I wasn't gathering material to write a book that would enable me to quit my day job (although that's on my wish list) when I asked questions about the plaques on the wall above my head in the hotel that became the setting for Wait a Lonely Lifetime. When I began writing my latest novel, I didn't think about what gown I would wear to the premier when Salsa Dancing with Pterodactyls became a movie (not seriously anyway) although I did consider the actors I would suggest to play the hero.


The stuff of driving forces for me is the relentless appearance of characters and ideas that demand I tell their story. Now, that's nuts. If I were in any other profession, I'd be certified and sectioned. I cannot remember a time when I wasn't living with people in my head, acting out their lives while I was living mine. 


Where do they come from? I'm as much at a loss as the person who asks me. At this moment, I'm writing a serial about a young woman by the name of Jocelyn who has one broken relationship after another. How did Jocelyn appear in my writing? 

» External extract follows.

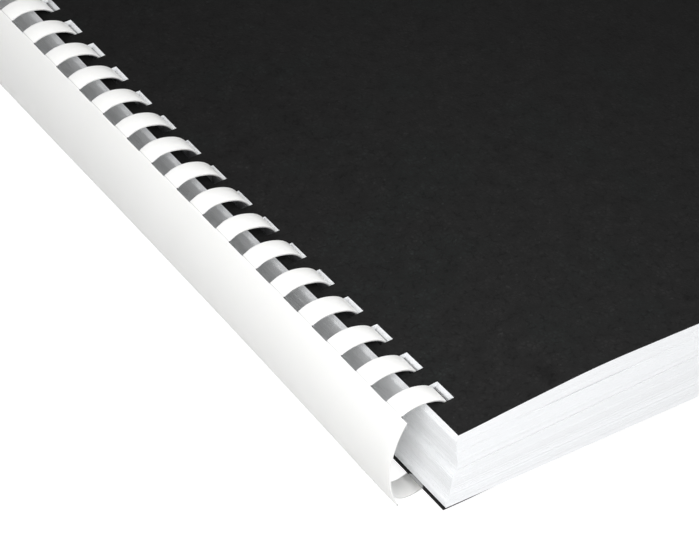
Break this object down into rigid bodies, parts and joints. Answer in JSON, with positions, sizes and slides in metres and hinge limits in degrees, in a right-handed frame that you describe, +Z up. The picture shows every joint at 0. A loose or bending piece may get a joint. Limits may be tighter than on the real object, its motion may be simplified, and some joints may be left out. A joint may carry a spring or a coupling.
{
  "type": "comb-bound document",
  "caption": "Comb-bound document lying closed: white plastic comb through a thick block of punched leaves between black grained card covers.",
  "frame": {"origin": "middle of the bounding box, on the surface that the document lies on", "axes": "+X from the comb towards the fore edge, +Y along the binding from foot to head, +Z up through the front cover"},
  "size_m": [0.2316, 0.2802, 0.036],
  "materials": {
    "comb_plastic": "white moulded plastic with a satin sheen",
    "cover_card": "black card with a fine leather-grain emboss",
    "paper": "smooth bright white office paper"
  },
  "bodies": {
    "block": {"comb_spine": "comb_plastic", "comb_finger_crowns": "comb_plastic", "comb_finger_shanks": "comb_plastic", "comb_finger_tails": "comb_plastic", "sheaf_05": "paper", "sheaf_06": "paper", "sheaf_07": "paper", "sheaf_08": "paper", "sheaf_09": "paper", "sheaf_10": "paper", "sheaf_11": "paper", "sheaf_12": "paper", "sheaf_13": "paper", "sheaf_14": "paper", "sheaf_15": "paper", "sheaf_16": "paper", "sheaf_17": "paper", "sheaf_18": "paper", "sheaf_19": "paper", "sheaf_20": "paper", "sheaf_21": "paper", "sheaf_22": "paper", "sheaf_23": "paper", "sheaf_24": "paper", "sheaf_25": "paper"},
    "front_cover_margin": {"front_cover_bound_edge": "cover_card"},
    "front_cover_panel": {"front_cover": "cover_card"},
    "leaf_1_margin": {"leaf_1_bound_edge": "paper"},
    "leaf_1_panel": {"leaf_1": "paper"},
    "leaf_2_margin": {"leaf_2_bound_edge": "paper"},
    "leaf_2_panel": {"leaf_2": "paper"},
    "leaf_3_margin": {"leaf_3_bound_edge": "paper"},
    "leaf_3_panel": {"leaf_3": "paper"},
    "leaf_4_margin": {"leaf_4_bound_edge": "paper"},
    "leaf_4_panel": {"leaf_4": "paper"},
    "back_cover_margin": {"back_cover_bound_edge": "cover_card"},
    "back_cover_panel": {"back_cover": "cover_card"}
  },
  "joints": [
    {"name": "front_cover_turn", "type": "hinge", "parent": "block", "child": "front_cover_margin", "pos_m": [-0.10525, 0, 0.02249], "axis": [0, -1, 0], "range_deg": [0, 60]},
    {"name": "front_cover_fold", "type": "hinge", "parent": "front_cover_margin", "child": "front_cover_panel", "pos_m": [-0.09113, 0, 0.03307], "axis": [0, -1, 0], "range_deg": [0, 128]},
    {"name": "leaf_1_turn", "type": "hinge", "parent": "block", "child": "leaf_1_margin", "pos_m": [-0.10525, 0, 0.02249], "axis": [0, -1, 0], "range_deg": [0, 54]},
    {"name": "leaf_1_fold", "type": "hinge", "parent": "leaf_1_margin", "child": "leaf_1_panel", "pos_m": [-0.09115, 0, 0.03228], "axis": [0, -1, 0], "range_deg": [0, 103]},
    {"name": "leaf_2_turn", "type": "hinge", "parent": "block", "child": "leaf_2_margin", "pos_m": [-0.10525, 0, 0.02249], "axis": [0, -1, 0], "range_deg": [0, 46]},
    {"name": "leaf_2_fold", "type": "hinge", "parent": "leaf_2_margin", "child": "leaf_2_panel", "pos_m": [-0.09117, 0, 0.03106], "axis": [0, -1, 0], "range_deg": [0, 80]},
    {"name": "leaf_3_turn", "type": "hinge", "parent": "block", "child": "leaf_3_margin", "pos_m": [-0.10525, 0, 0.02249], "axis": [0, -1, 0], "range_deg": [0, 36]},
    {"name": "leaf_3_fold", "type": "hinge", "parent": "leaf_3_margin", "child": "leaf_3_panel", "pos_m": [-0.0912, 0, 0.02985], "axis": [0, -1, 0], "range_deg": [0, 50]},
    {"name": "leaf_4_turn", "type": "hinge", "parent": "block", "child": "leaf_4_margin", "pos_m": [-0.10525, 0, 0.02249], "axis": [0, -1, 0], "range_deg": [0, 24]},
    {"name": "leaf_4_fold", "type": "hinge", "parent": "leaf_4_margin", "child": "leaf_4_panel", "pos_m": [-0.09122, 0, 0.02872], "axis": [0, -1, 0], "range_deg": [0, 22]},
    {"name": "back_cover_turn", "type": "hinge", "parent": "block", "child": "back_cover_margin", "pos_m": [-0.10545, 0, 0.01292], "axis": [0, 1, 0], "range_deg": [0, 60]},
    {"name": "back_cover_fold", "type": "hinge", "parent": "back_cover_margin", "child": "back_cover_panel", "pos_m": [-0.09173, 0, 0.00424], "axis": [0, 1, 0], "range_deg": [0, 110]}
  ],
  "couplings": [
    {"joint": "front_cover_fold", "follows": "front_cover_turn", "ratio": 2.1333},
    {"joint": "leaf_1_turn", "follows": "front_cover_turn", "ratio": 0.9},
    {"joint": "leaf_1_fold", "follows": "front_cover_turn", "ratio": 1.7167},
    {"joint": "leaf_2_turn", "follows": "front_cover_turn", "ratio": 0.76667},
    {"joint": "leaf_2_fold", "follows": "front_cover_turn", "ratio": 1.3333},
    {"joint": "leaf_3_turn", "follows": "front_cover_turn", "ratio": 0.6},
    {"joint": "leaf_3_fold", "follows": "front_cover_turn", "ratio": 0.83333},
    {"joint": "leaf_4_turn", "follows": "front_cover_turn", "ratio": 0.4},
    {"joint": "leaf_4_fold", "follows": "front_cover_turn", "ratio": 0.36667},
    {"joint": "back_cover_fold", "follows": "back_cover_turn", "ratio": 1.8333}
  ]
}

This one is simple: Avon Impulse had put out a call for novellas with several holiday themes. Too late for Halloween and Christmas, I worked on a New Year's idea, inspired by the Clement C. Moore poem, The Night Before Christmas. I simply and purposefully started writing and there she was, along with her ex-boyfriend, Jason, and three delicious possibilities for new loves in her life. 


That novella, 'Twas the Night Before New Year, has become a serial novel, Nights Before, with 'Twas the Night Before Valentine's Day, the second installment, to be published next month and four more in the initial stages. Jocelyn must have a satisfying, happy ending. 


It's the very least I can do for her.